Claire Hollingsworth (b. 1985) is a British-Canadian science fiction writer and former systems engineer. Raised in Sheffield and Calgary, she studied applied physics at the University of Alberta (BSc, 2007) and human-computer interaction at University College London (MSc, 2010). Over the next decade she designed fault-tolerant cloud services for research labs in London and Singapore, work that fuels her interest in surveillance, memory, and resilience. Her short fiction has appeared in Meridian Drift and Liminal Engines, and her novella 'Tideglass' (2021) was shortlisted for the Pacifica Prize. She lives in Victoria, British Columbia, where she mentors women in STEM and co-hosts a community radio program about speculative futures.

Ratings & Reviews

Malik Osei
2025-08-28

Recommend to adults and older teens who enjoy cerebral cyberpunk and quantum-flavored mysteries, especially readers interested in surveillance studies. Hand to patrons who like annotations and meta-features, because the marginalia and afterword add value.

Content advisories include pervasive state monitoring, memory manipulation, precrime policing, and tense interrogation scenes. The structure loops and fragments, so some readers may need patience, but the payoff will suit thinkers more than action-first fans.

Jiawen Ortiz
2025-06-02

This book detonates in the mind with the force of a thought experiment finally given blood. I finished it buzzing, like the Panopticon Grid had tried to diagram my heartbeat and failed.

The theme is resistance, yes, but also responsibility. When observation reshapes reality, choosing what to witness becomes a moral act, and the narrative keeps asking who gets to measure and who gets measured.

I can't stop thinking about the phrase "certainty is rationed" and how the story treats knowledge as both currency and contraband. The Ananke Protocol isn't just a plot engine. It is a mirror held to every algorithm that claims to know us better than we know ourselves.

In that light, the love story is subversive. It argues that care is noise the system can't smooth out, that autonomy is not a dataset but a vow you keep revising in the face of the "algorithmic erasure of truth."

I want to press this into the hands of every friend who thinks data is neutral. It's fierce, beautiful, and, yes, hopeful.

Priya Alvarez
2025-03-18

Kade and Mira feel like two instruments tuned to the same frequency but struck by different hands. His curiosity is compulsive, almost painful; her caution isn't fear so much as ethical calibration.

Their conversations spark with half-finished equations and jokes bent around quantum slang, and the more the Panopticon Grid pinches in, the more tender their alliance becomes. I believed them, and that belief makes the final choices land with ache and heat.

Eamon Duarte
2024-11-09

Acheron Gate is a stratified greenhouse of surveillance where ad banners talk in theorem, and street slang like Schrödinger Peace or Consensus Custody feels tragically normal. The Ministry of Coherence reads as bureaucracy with teeth, not a cartoon villain.
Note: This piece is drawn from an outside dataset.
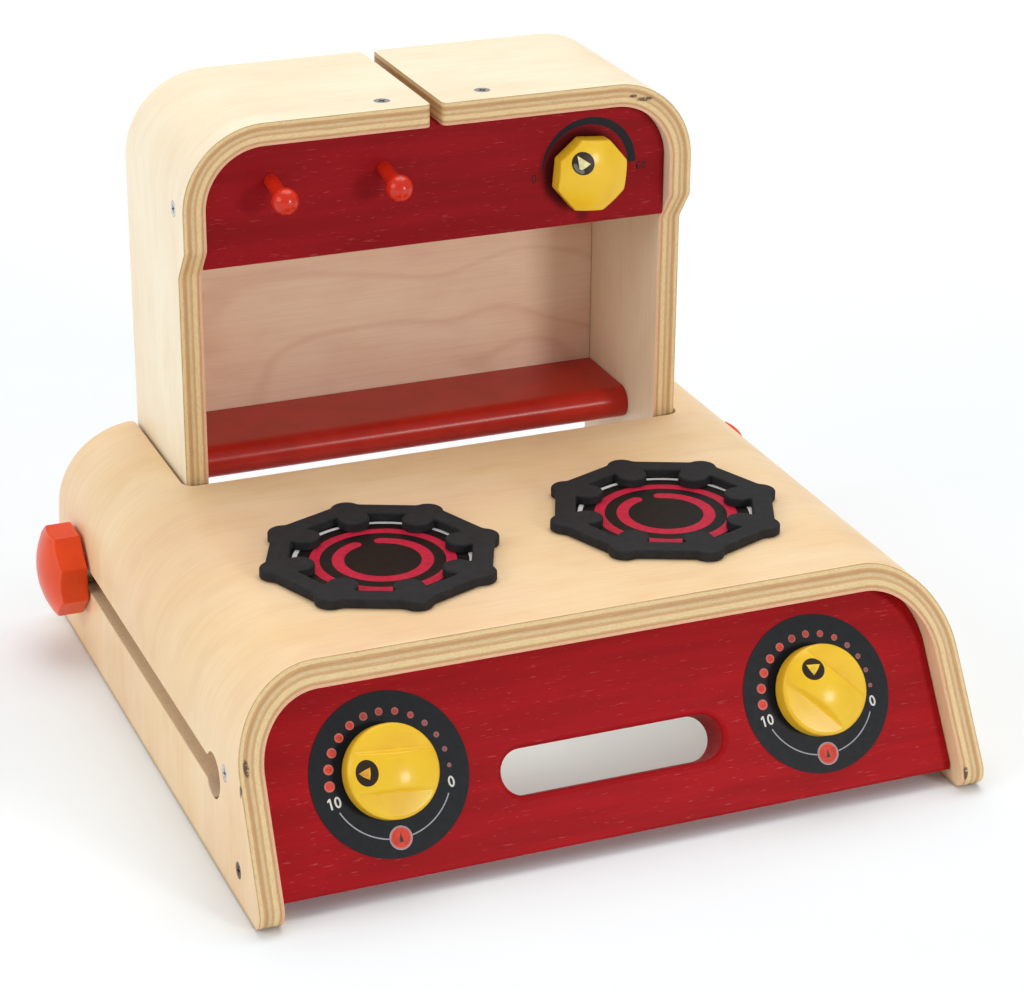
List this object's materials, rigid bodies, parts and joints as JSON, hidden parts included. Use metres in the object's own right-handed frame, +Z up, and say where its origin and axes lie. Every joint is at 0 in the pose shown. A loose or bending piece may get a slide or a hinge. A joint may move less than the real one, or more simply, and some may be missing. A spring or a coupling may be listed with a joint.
{
  "type": "toy oven",
  "caption": "Folding toy cooker of bent plywood: hob box with slanted red front, two grates, turning knobs, and a tall hood with shelf, pegs and timer that folds back",
  "frame": {"origin": "on the floor, in the middle of the part's width and depth", "axes": "+Z up, -Y is the front with the slanted red panel, +X to the right seen from the front"},
  "size_m": [0.3672, 0.3176, 0.264],
  "materials": {
    "bent_plywood": "satin clear lacquer over birch ply, bare layered edges",
    "red_stained_wood": "satin red stain with the grain showing",
    "thin_plywood": "satin clear lacquer",
    "plain_wood": "sanded",
    "red_gloss_wood": "gloss red lacquer",
    "printed_foil": "satin printed foil",
    "black_foam_rubber": "matt",
    "yellow_lacquered_wood": "gloss yellow lacquer",
    "orange_red_lacquered_wood": "gloss orange-red lacquer",
    "black_fibre": "matt",
    "brass": "plain",
    "zinc_steel": "bright zinc"
  },
  "bodies": {
    "base": {"base_shell": "bent_plywood", "front_panel": "red_stained_wood", "dial_plate_left": "printed_foil", "dial_plate_right": "printed_foil", "burner_decal_left": "printed_foil", "burner_decal_right": "printed_foil", "grate_left": "black_foam_rubber", "grate_right": "black_foam_rubber", "base_screws": "zinc_steel"},
    "knob_left": {"knob_left": "yellow_lacquered_wood", "spindle_left": "plain_wood", "retainer_left": "zinc_steel"},
    "knob_right": {"knob_right": "yellow_lacquered_wood", "spindle_right": "plain_wood", "retainer_right": "zinc_steel"},
    "hood": {"hood_left": "bent_plywood", "hood_right": "bent_plywood", "hood_panel": "red_stained_wood", "back_panel": "thin_plywood", "shelf": "red_gloss_wood", "peg_left": "orange_red_lacquered_wood", "peg_right": "orange_red_lacquered_wood", "spacer_left": "plain_wood", "spacer_right": "plain_wood", "insert_left": "brass", "insert_right": "brass", "hood_screws": "zinc_steel"},
    "knob_timer": {"knob_timer": "yellow_lacquered_wood", "spindle_timer": "plain_wood", "retainer_timer": "zinc_steel"},
    "clamp_slide_left": {"clamp_washer_left": "black_fibre"},
    "clamp_turn_left": {"clamp_knob_left": "orange_red_lacquered_wood", "clamp_bolt_left": "zinc_steel"},
    "clamp_slide_right": {"clamp_washer_right": "black_fibre"},
    "clamp_turn_right": {"clamp_knob_right": "orange_red_lacquered_wood", "clamp_bolt_right": "zinc_steel"}
  },
  "joints": [
    {"name": "hood_fold", "type": "hinge", "parent": "base", "child": "hood", "pos_m": [0, 0.11932, 0.0405], "axis": [-1, 0, 0], "range_deg": [0, 90]},
    {"name": "left_dial", "type": "hinge", "parent": "base", "child": "knob_left", "pos_m": [-0.0993, -0.12788, 0.04573], "axis": [0, -0.866, 0.5], "range_deg": [-193, 22]},
    {"name": "right_dial", "type": "hinge", "parent": "base", "child": "knob_right", "pos_m": [0.0967, -0.12788, 0.04573], "axis": [0, -0.866, 0.5], "range_deg": [-152, 63]},
    {"name": "timer_dial", "type": "hinge", "parent": "hood", "child": "knob_timer", "pos_m": [0.0715, 0.07182, 0.2228], "axis": [0, -1, 0], "range_deg": [-140, 60]},
    {"name": "clamp_left_travel", "type": "slide", "parent": "hood", "child": "clamp_slide_left", "axis": [-1, 0, 0], "range_m": [0, 0.005]},
    {"name": "clamp_left_turn", "type": "hinge", "parent": "clamp_slide_left", "child": "clamp_turn_left", "pos_m": [-0.16366, 0.11932, 0.0405], "axis": [-1, 0, 0], "range_deg": [0, 1441]},
    {"name": "clamp_right_travel", "type": "slide", "parent": "hood", "child": "clamp_slide_right", "axis": [1, 0, 0], "range_m": [0, 0.005]},
    {"name": "clamp_right_turn", "type": "hinge", "parent": "clamp_slide_right", "child": "clamp_turn_right", "pos_m": [0.16366, 0.11932, 0.0405], "axis": [1, 0, 0], "range_deg": [0, 1441]}
  ],
  "couplings": [
    {"joint": "clamp_left_turn", "follows": "clamp_left_travel", "rad_per_m": 5026.5},
    {"joint": "clamp_right_turn", "follows": "clamp_right_travel", "rad_per_m": 5026.5}
  ]
}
From Dock 7's cloud-reef warrens to the cryo stacks under Saint Elara Station and the antenna fields at Vallis Tharsis, the physicality of places matters, and the rules of observation shape behavior. I loved the foldout schematic mention and the marginalia conceit, because they extend the world beyond the chapters.

Dante Kim
2024-07-03

The prose crackles with neon metaphors and clipped telemetry, alternating between Kade's black-notebook fragments and Mira's cool equations. Chapters spool in recursive sets that echo the book's obsession with observation.

It flirts with opacity in the middle third, yet the structural gambit pays off: the Decoherence Trials thread pulls the loops tight without spelling everything out.

Lila Moroz
2024-01-12

Lean, nervy chase fiction through Acheron Gate, where Kade and Mira outrun precrime warrants while the Ananke Protocol keeps tightening the loop.